## What you will do
Every entry needs to be reproduced exactly.

---- Provided material

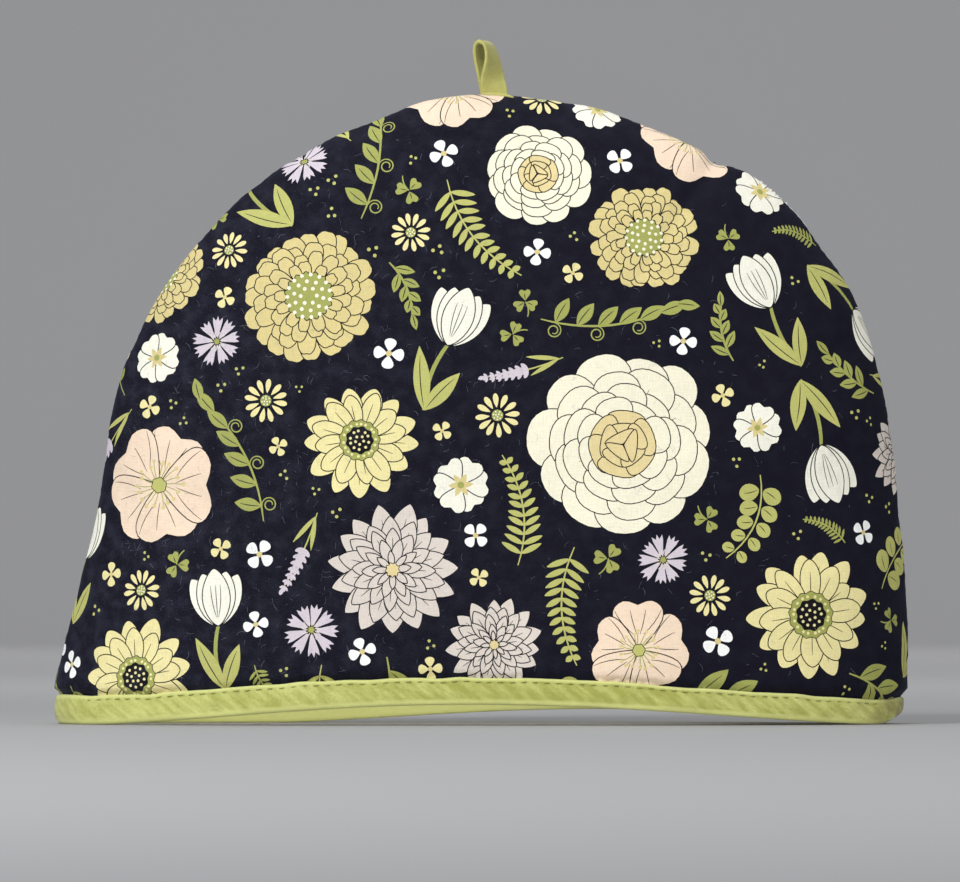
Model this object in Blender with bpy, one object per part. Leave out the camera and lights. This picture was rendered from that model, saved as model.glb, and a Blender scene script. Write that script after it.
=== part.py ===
"""A padded dome-shaped tea cosy in printed cotton, standing open on its bound hem.

Metres. The origin is on the floor at the middle of the hem, +X is the wearer's right of the
front face, the front face looks to -Y and +Z is up.
"""
import math

import bmesh
import bpy
import numpy as np

MM = 0.001

# Driving dimensions, in millimetres
CENTRE_X = 3.3            # line that the dome's radii spring from
SPRING_HEIGHT = 90.0      # height at which the straight skirt turns into the dome
GRID_HEIGHT = 112.0       # middle of the panel's grid
HEM_HALF_DEPTH = 50.0     # front to back, half, at the hem
CROWN_HALF_DEPTH = 34.0   # the same, towards the crown
CROWN_HEIGHT = 250.0
ROLL_WIDTH = 118.0        # how far in from the seam the panel still curves
WALL = 8.0                # padded wall
SEAM_GAP = 0.15           # each panel's sewn edge off the seam plane
GROOVE = 3.0              # how far the sewn edge is pulled in
GROOVE_REACH = 3.2
RIDGE = 1.2               # how far the seam line lies outside the ridge beside it
PINCH = 2.1               # how far the binding squeezes the outer face in
PINCHED_WALL = 4.4
GRID = 32                 # cells along each side of a panel

BINDING_GAP = 0.45        # between the binding and the panel inside it
BINDING_THICK = 1.2
BINDING_STATIONS = 64
PANEL_LIFT = 1.7          # panel's lower edge above the underside of the binding

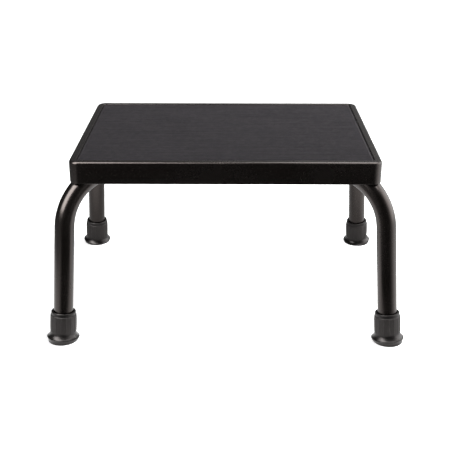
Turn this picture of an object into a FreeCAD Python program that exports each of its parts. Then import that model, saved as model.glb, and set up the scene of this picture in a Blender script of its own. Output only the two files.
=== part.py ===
"""Step stool: a pressed steel platform with a ribbed rubber tread on a crossed frame of bent tubes.

Millimetres. +X runs along the platform's length, -Y is the front and +Z is up. The origin lies on the
floor under the middle of the platform. Every size that can be set by itself is a cell of the sheet;
everything else is worked out from those cells.
"""
import FreeCAD, Part
import Sketcher
import math
import os

SIZES = [
    ("DeckWidth", 393.0, "platform, outside, along X"),
    ("DeckLength", 286.0, "platform, outside, along Y"),
    ("StoolHeight", 239.0, "floor to the top of the rim"),
    ("SkirtHeight", 29.0, "top of the rim to the bottom of the skirt"),
    ("CornerRadius", 12.7, "upright corners of the platform, outside"),
    ("SheetThickness", 1.2, "steel of the pan"),
    ("TopEdgeRadius", 3.2, "outer rounding of the rim"),
    ("SkirtEdgeRadius", 0.9, "outer rounding at the bottom of the skirt"),
    ("RimWidth", 9.5, "outside of the skirt to the edge of the recess"),
    ("RimInnerRadius", 0.8, "rounding where the rim drops into the recess"),
    ("RecessDrop", 2.2, "top of the rim to the floor of the recess"),
    ("LipWidth", 8.0, "return lip at the foot of the skirt, inward"),
    ("LipCornerGap", 52.0, "stretch without a lip, from the outside of each corner"),
    ("MatGap", 1.4, "gap between the tread and the rim"),
    ("MatCornerRadius", 4.0, "corners of the tread"),
    ("MatBase", 1.6, "tread thickness under the ribs"),
    ("MatBorder", 2.0, "plain border around the ribs"),
    ("RibPitch", 3.0, "spacing of the ribs"),
    ("RibWidth", 1.7, "width of a rib"),
    ("RibHeight", 0.8, "height of a rib"),
    ("StiffenerOffset", 105.0, "middle of the platform to the middle of a stiffener"),
    ("StiffenerCrown", 34.0, "width of a stiffener's crown, outside"),
    ("StiffenerFlange", 12.0, "width of each flange"),
    ("StiffenerDrop", 7.0, "depth of a stiffener"),
    ("StiffenerThickness", 1.5, "steel of a stiffener"),
    ("StiffenerEndGap", 2.0, "end of a stiffener to the edge of the recess"),
    ("TubeDiameter", 25.4, "outside of the leg tube"),
    ("TubeWall", 1.5, "wall of the leg tube"),
    ("BendRadius", 70.0, "bend of a leg, on its centre line"),
    ("LeanX", 3.4, "splay of a leg along X, degrees"),
    ("LeanY", 6.3, "splay of a leg along Y, degrees"),
    ("SkirtClearanceX", 1.0, "leg tube to the inside of the skirt, along X"),
    ("SkirtClearanceY", 5.5, "leg tube to the inside of the skirt, along Y"),
    ("CopeGap", 0.1, "gap between a coped tube end and the crossing tube"),
    ("WeldSize", 2.6, "radius of the weld bead"),
    ("TipHeight", 40.0, "rubber tip, along the leg"),
    ("TipFloor", 8.0, "rubber below the steel disc"),
    ("TipWall", 4.1, "rubber around the tube"),
    ("TipCollarWall", 3.3, "rubber around the tube at the mouth"),
    ("TipCollarHeight", 4.5, "height of the thinner collar at the mouth"),
    ("FlareRadius", 21.2, "widest part of the foot flare"),
    ("FlareHeight", 4.2, "floor to the widest part of the flare"),
    ("FlareTop", 11.5, "floor to the top of the flare"),
    ("FlareCurve", 12.0, "radius of the hollow side of the flare"),
    ("ContactRadius", 19.7, "foot of the tip, on the floor"),
    ("DiscThickness", 1.6, "steel disc inside a tip"),
    ("DiscClearance", 0.2, "disc to the bore of the tip"),
    ("BoltDiameter", 6.0, "bolt shank"),
    ("BoltClearance", 0.3, "bolt shank to the sides of its holes"),
    ("BoltHeadAcross", 10.0, "hexagon of the bolt and the nut, across flats"),
    ("BoltHeadHeight", 4.0, "height of the bolt head"),
    ("NutHeight", 4.8, "height of the weld nut"),
    ("BoltEndGap", 0.4, "end of the bolt to the underside of the pan"),
    ("WasherDiameter", 16.0, "saddle washer"),
    ("WasherThickness", 1.5, "saddle washer, under the tube"),
]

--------

## Answer to this exercise
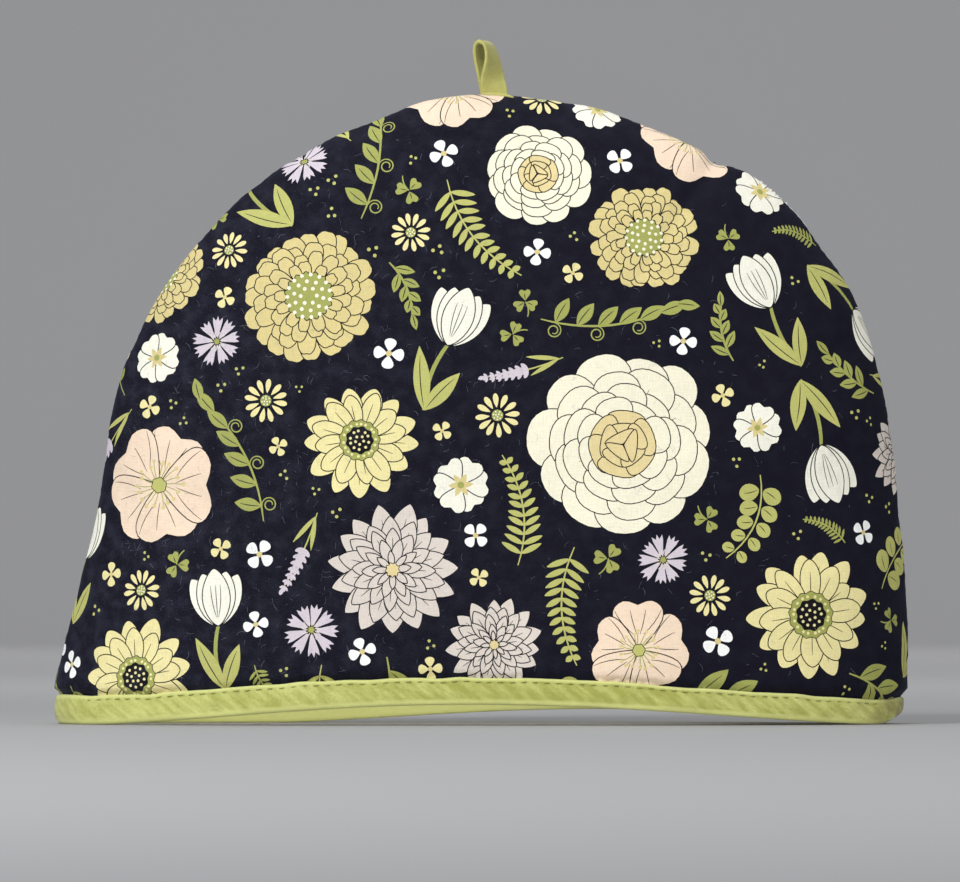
Model this object in Blender with bpy, one object per part. Leave out the camera and lights. This picture was rendered from that model, saved as model.glb, and a Blender scene script. Write that script after it.
=== part.py ===
"""A padded dome-shaped tea cosy in printed cotton, standing open on its bound hem.

Metres. The origin is on the floor at the middle of the hem, +X is the wearer's right of the
front face, the front face looks to -Y and +Z is up.
"""
import math

import bmesh
import bpy
import numpy as np

MM = 0.001

# Driving dimensions, in millimetres
CENTRE_X = 3.3            # line that the dome's radii spring from
SPRING_HEIGHT = 90.0      # height at which the straight skirt turns into the dome
GRID_HEIGHT = 112.0       # middle of the panel's grid
HEM_HALF_DEPTH = 50.0     # front to back, half, at the hem
CROWN_HALF_DEPTH = 34.0   # the same, towards the crown
CROWN_HEIGHT = 250.0
ROLL_WIDTH = 118.0        # how far in from the seam the panel still curves
WALL = 8.0                # padded wall
SEAM_GAP = 0.15           # each panel's sewn edge off the seam plane
GROOVE = 3.0              # how far the sewn edge is pulled in
GROOVE_REACH = 3.2
RIDGE = 1.2               # how far the seam line lies outside the ridge beside it
PINCH = 2.1               # how far the binding squeezes the outer face in
PINCHED_WALL = 4.4
GRID = 32                 # cells along each side of a panel

BINDING_GAP = 0.45        # between the binding and the panel inside it
BINDING_THICK = 1.2
BINDING_STATIONS = 64
PANEL_LIFT = 1.7          # panel's lower edge above the underside of the binding

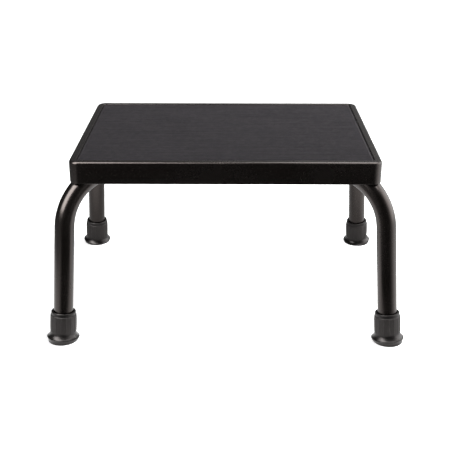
Turn this picture of an object into a FreeCAD Python program that exports each of its parts. Then import that model, saved as model.glb, and set up the scene of this picture in a Blender script of its own. Output only the two files.
=== part.py ===
"""Step stool: a pressed steel platform with a ribbed rubber tread on a crossed frame of bent tubes.

Millimetres. +X runs along the platform's length, -Y is the front and +Z is up. The origin lies on the
floor under the middle of the platform. Every size that can be set by itself is a cell of the sheet;
everything else is worked out from those cells.
"""
import FreeCAD, Part
import Sketcher
import math
import os

SIZES = [
    ("DeckWidth", 393.0, "platform, outside, along X"),
    ("DeckLength", 286.0, "platform, outside, along Y"),
    ("StoolHeight", 239.0, "floor to the top of the rim"),
    ("SkirtHeight", 29.0, "top of the rim to the bottom of the skirt"),
    ("CornerRadius", 12.7, "upright corners of the platform, outside"),
    ("SheetThickness", 1.2, "steel of the pan"),
    ("TopEdgeRadius", 3.2, "outer rounding of the rim"),
    ("SkirtEdgeRadius", 0.9, "outer rounding at the bottom of the skirt"),
    ("RimWidth", 9.5, "outside of the skirt to the edge of the recess"),
    ("RimInnerRadius", 0.8, "rounding where the rim drops into the recess"),
    ("RecessDrop", 2.2, "top of the rim to the floor of the recess"),
    ("LipWidth", 8.0, "return lip at the foot of the skirt, inward"),
    ("LipCornerGap", 52.0, "stretch without a lip, from the outside of each corner"),
    ("MatGap", 1.4, "gap between the tread and the rim"),
    ("MatCornerRadius", 4.0, "corners of the tread"),
    ("MatBase", 1.6, "tread thickness under the ribs"),
    ("MatBorder", 2.0, "plain border around the ribs"),
    ("RibPitch", 3.0, "spacing of the ribs"),
    ("RibWidth", 1.7, "width of a rib"),
    ("RibHeight", 0.8, "height of a rib"),
    ("StiffenerOffset", 105.0, "middle of the platform to the middle of a stiffener"),
    ("StiffenerCrown", 34.0, "width of a stiffener's crown, outside"),
    ("StiffenerFlange", 12.0, "width of each flange"),
    ("StiffenerDrop", 7.0, "depth of a stiffener"),
    ("StiffenerThickness", 1.5, "steel of a stiffener"),
    ("StiffenerEndGap", 2.0, "end of a stiffener to the edge of the recess"),
    ("TubeDiameter", 25.4, "outside of the leg tube"),
    ("TubeWall", 1.5, "wall of the leg tube"),
    ("BendRadius", 70.0, "bend of a leg, on its centre line"),
    ("LeanX", 3.4, "splay of a leg along X, degrees"),
    ("LeanY", 6.3, "splay of a leg along Y, degrees"),
    ("SkirtClearanceX", 1.0, "leg tube to the inside of the skirt, along X"),
    ("SkirtClearanceY", 5.5, "leg tube to the inside of the skirt, along Y"),
    ("CopeGap", 0.1, "gap between a coped tube end and the crossing tube"),
    ("WeldSize", 2.6, "radius of the weld bead"),
    ("TipHeight", 40.0, "rubber tip, along the leg"),
    ("TipFloor", 8.0, "rubber below the steel disc"),
    ("TipWall", 4.1, "rubber around the tube"),
    ("TipCollarWall", 3.3, "rubber around the tube at the mouth"),
    ("TipCollarHeight", 4.5, "height of the thinner collar at the mouth"),
    ("FlareRadius", 21.2, "widest part of the foot flare"),
    ("FlareHeight", 4.2, "floor to the widest part of the flare"),
    ("FlareTop", 11.5, "floor to the top of the flare"),
    ("FlareCurve", 12.0, "radius of the hollow side of the flare"),
    ("ContactRadius", 19.7, "foot of the tip, on the floor"),
    ("DiscThickness", 1.6, "steel disc inside a tip"),
    ("DiscClearance", 0.2, "disc to the bore of the tip"),
    ("BoltDiameter", 6.0, "bolt shank"),
    ("BoltClearance", 0.3, "bolt shank to the sides of its holes"),
    ("BoltHeadAcross", 10.0, "hexagon of the bolt and the nut, across flats"),
    ("BoltHeadHeight", 4.0, "height of the bolt head"),
    ("NutHeight", 4.8, "height of the weld nut"),
    ("BoltEndGap", 0.4, "end of the bolt to the underside of the pan"),
    ("WasherDiameter", 16.0, "saddle washer"),
    ("WasherThickness", 1.5, "saddle washer, under the tube"),
]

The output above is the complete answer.